The One Hundred is an English crossover band from London, combining elements of metalcore, punk, grime, rap and electronics. The band released their debut EP Subculture in 2014 via Australian independent label UNFD and have toured extensively across the United Kingdom and Europe as well as performing at major festivals such as Sonisphere, Download Festival and Reading and Leeds. In September 2016 the band announced via their social media that they had signed to Spinefarm Records, a division of Universal Music Group.

Their debut album Chaos + Bliss was released on 2 June 2017 and received positive reviews.

In July 2018 band announced via their social media that they have dissolved.

History
Initially the brainchild of vocalist Jacob Field and guitarist Tim Hider, The One Hundred began life as a writing/production project with neither member intending on performing the songs live themselves. As the songs developed it became apparent that there were no groups in existence that inhabited this specific sphere of music and accordingly the writing project became a band. Phil Kneller was recruited on bass, having formerly played alongside Field and Hider in metalcore outfit Collapse The Control, and in late 2013 Joe Balchin joined on drums. Balchin had previously played in notable Surrey band Open The Skies and prior to that in the band Fly This For Me alongside Hannah Greenwood who later went on to join the band Creeper.

In October 2013 the band launched their debut track "Breed". The track picked up early support from BBC Radio 1. Later, the band would go on to record a full session at Maida Vale Studios for the Radio 1 Rock Show. The band's second single "Kingsmen" followed in quick succession. The band went on to record a cover of Iggy Azalea's "Black Widow" in 2014. "Black Widow" was premiered on BBC Radio 1,

Their debut EP Subculture was released digitally through Australian label UNFD. The release was met with positive reviews, many citing that Field's "distinctive British accent" gave them a unique sound. Leading up to the EP's release the band joined British rap metal band Hacktivist on the Download Freezes Over tour.

Following the reviews received for the EP, The One Hundred went on to tour the United Kingdom with Papa Roach in March 2015 ahead of playing at Download Festival. They later toured with Eskimo Callboy before playing Reading and Leeds 2015. The band were then invited to play three UK arena shows with Mötley Crüe and wrapped up 2015 with a sizable tour with Japanese band Crossfaith - seeing the band tour mainland Europe for the first time. In 2016 the band played Slam Dunk Festival.

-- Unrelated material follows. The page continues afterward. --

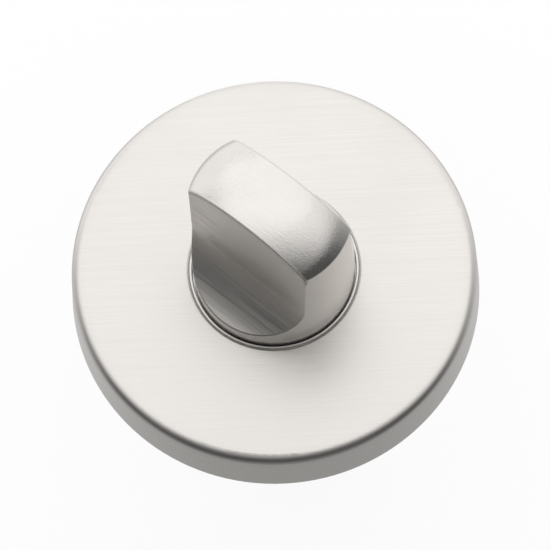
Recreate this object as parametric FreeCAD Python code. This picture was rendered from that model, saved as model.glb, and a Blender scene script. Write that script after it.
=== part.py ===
import FreeCAD, Part
import math
import os

# Bathroom thumb turn on a round rose, in millimetres.
# The door's face is the plane z = 0. The turn's axis is +Z, out of the door.
# +X is level along the door and +Y is up the door.

# Rose cover: a pressed cup with a collar drawn into its middle
ROSE_D = 52.0
ROSE_H = 8.0
COVER_T = 1.0
WALL_DRAFT = 0.4        # how much the radius shrinks from the door to the face
RIM_R = 1.1             # rounding between face and side wall
HOLE_EDGE_R = 0.4       # rounding where the collar is drawn in
COLLAR_GAP = 0.3        # left between the collar and the fixing plate
BEND_IN_R = 0.35        # inside of the pressed bends

# Head: a round bar with a domed top and two scoops that leave a grip
HEAD_D = 20.4
HEAD_RISE = 24.5        # from the rose's face to the crown
HEAD_SUNK = 1.45        # from the rose's face down to the head's foot
GRIP_T = 8.6            # thickness of the grip at its crown
GRIP_DRAFT = 1.5        # degrees on each flank
SCOOP_R = 8.35
SCOOP_Z = 10.3          # height of the scoop's centre over the rose's face
DOME_H = 4.4            # half height of the ellipse that is turned to make the dome
DOME_OUT = 0.4          # how far outside the head that ellipse reaches
HEAD_BREAK = 0.2        # broken edges
REST_ANGLE = 135.0      # the grip's direction, from +X, halfway between its stops

# Stem, one piece with the head
STEM_D = 14.0
FLAT_DEPTH = 1.0        # of each of the two flats that key the stop disc
GROOVE_DEPTH = 0.55     # under the circlip
STEM_TAIL = 1.5         # of stem past the circlip
STEM_CHAMFER = 0.4

# Spindle and its cross pin
SPINDLE_SIDE = 5.0
SPINDLE_CHAMFER = 0.35
SPINDLE_LENGTH = 75.0
SOCKET_DEPTH = 17.0     # of the square socket, from the stem's end
PIN_D = 2.5
PIN_SHORT = 0.3         # each end lies this far inside the stem
PIN_CHAMFER = 0.2

# Neck bush
BUSH_FLANGE_T = 0.6
BUSH_LIP_T = 0.3
BUSH_LIP_H = 0.45       # of the lip over the flange
LIP_BREAK = 0.08        # chamfer along the lip
BUSH_WALL = 1.35
BUSH_SLEEVE = 2.5       # length behind the flange
BUSH_KEY = 2.4          # width of the two keys that stop it turning
BUSH_KEY_OUT = 1.0

# Fixing plate
PLATE_T = 1.5
PLATE_GAP = 0.2         # to the cover's wall

# Nylon support
SUPPORT_GAP = 0.5       # to the cover's wall
SUPPORT_FLOOR = 1.4
SUPPORT_WALL = 1.6
HUB_WEB = 0.8           # ledge under the bush
HUB_WALL = 1.4
RIB_COUNT = 12
RIB_T = 1.2
BOSS_R = 4.5
SPIGOT_R = 3.9
SPIGOT_OUT = 2.5        # into the door's bolt holes

# Rivets through plate and support
RIVET_COUNT = 4
RIVET_FIRST = 45.0
RIVET_INSET = 7.0       # centres, in from the rose's edge
RIVET_D = 3.0
RIVET_HEAD_D = 5.2
RIVET_HEAD_H = 0.7
RIVET_BREAK = 0.2       # chamfer round its heads

# Leaf springs that the cover snaps over
CLIP_ANGLES = (30.0, 150.0, 210.0, 330.0)
CLIP_T = 0.5
CLIP_W = 6.0
CLIP_LEG = 3.2
CLIP_BOW = 0.65
CLIP_FOOT = 0.6         # of the free end over the door's face

# Bolts and wood screws
FIX_INSET = 7.0         # centres, in from the rose's edge: 38 mm apart
BOLT_D = 4.0
BOLT_HEAD_D = 7.6
BOLT_NECK_D = 3.5       # unthreaded neck inside the rose
BOLT_LENGTH = 40.0
BOLT_POINT = 0.4        # chamfer at the end
SCREW_D = 4.0
SCREW_HEAD_D = 7.6
SCREW_NECK_D = 3.0
SCREW_LENGTH = 25.0
SCREW_POINT = 7.0
SCREW_TIP_R = 0.2
HEAD_LAND = 0.2         # straight rim of a countersunk head
THREAD_IN = 0.5         # a thread begins this far in front of the door's face
RELIEF_H = 1.5          # height over the door's face of the wider bore round it
CROSS_W = 0.9
CROSS_L = 4.2
CROSS_BOTTOM = 1.7      # length of the cross at its bottom
CROSS_DEPTH = 1.2

# Stop disc, washers and circlip behind the hub
WAVE_H = 0.7
WAVE_T = 0.3
WAVE_COUNT = 3
WAVE_STEPS = 8          # sections in each wave
WASHER_T = 0.5
WASHER_WIDTH = 1.9
DISC_T = 1.2
DISC_WIDTH = 2.0        # radial, outside the stem
TAB_OUT = 2.8           # how far the tab stands out of the disc
TAB_HALF = 12.0         # half its width, in degrees
TURN_HALF = 45.0        # degrees to either side of rest
CIRCLIP_T = 0.9
CIRCLIP_W = 1.7
CIRCLIP_GAP = 26.0      # degrees, half of its opening
LUG_R = 1.5
LUG_HOLE_R = 0.6
LUG_IN = 0.75           # of a lug's centre inside the ring's edge

# Clearances
RUN = 0.05              # radial, for a shaft that turns in a bore
HEAD_RUN = 0.1          # radial, head in the bush's lip
FIT = 0.05              # pieces that are put together and stay
PLAY = 0.05             # along the axis, between turning and fixed faces
HOLE_EASE = 0.25        # radial, round a screw's shank
RELIEF_EASE = 1.2       # radial, round the thread: the bore takes the end of a threaded post
LIP_GAP = 0.07          # radial, bush lip in the cover's collar
WASHER_EASE = 0.25      # radial, washers on the stem
DISC_EASE = 0.6         # radial, disc and tab in the support's recess
STOP_EASE = 0.6         # degrees left between tab and stop at the limits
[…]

The band have released five music videos, "Kingsmen", "Downfall" "Unleashed" "Dark Matters" and "Monster". All five videos have received television support from Kerrang TV and Scuzz. "Unleashed" was released 20 October 2014.

On 6 February 2017 the band debuted their track 'Dark Matters'  on Daniel P. Carter's Radio One Rock Show from their forthcoming debut album. The second track be released from the album 'Monster' was also launched on the BBC Radio One Rock Show on 27 April 2017.

On 2 June 2017, the band released their debut album Chaos & Bliss.
The album is available as digital download, CD and vinyl.

On 26 July 2018, the band announced via their Facebook page that they have ceased activities as a band.

In June 2020 the band will posthumously be releasing a live EP recorded in 2015, it will be available digitally only with no planned physical release to accompany it.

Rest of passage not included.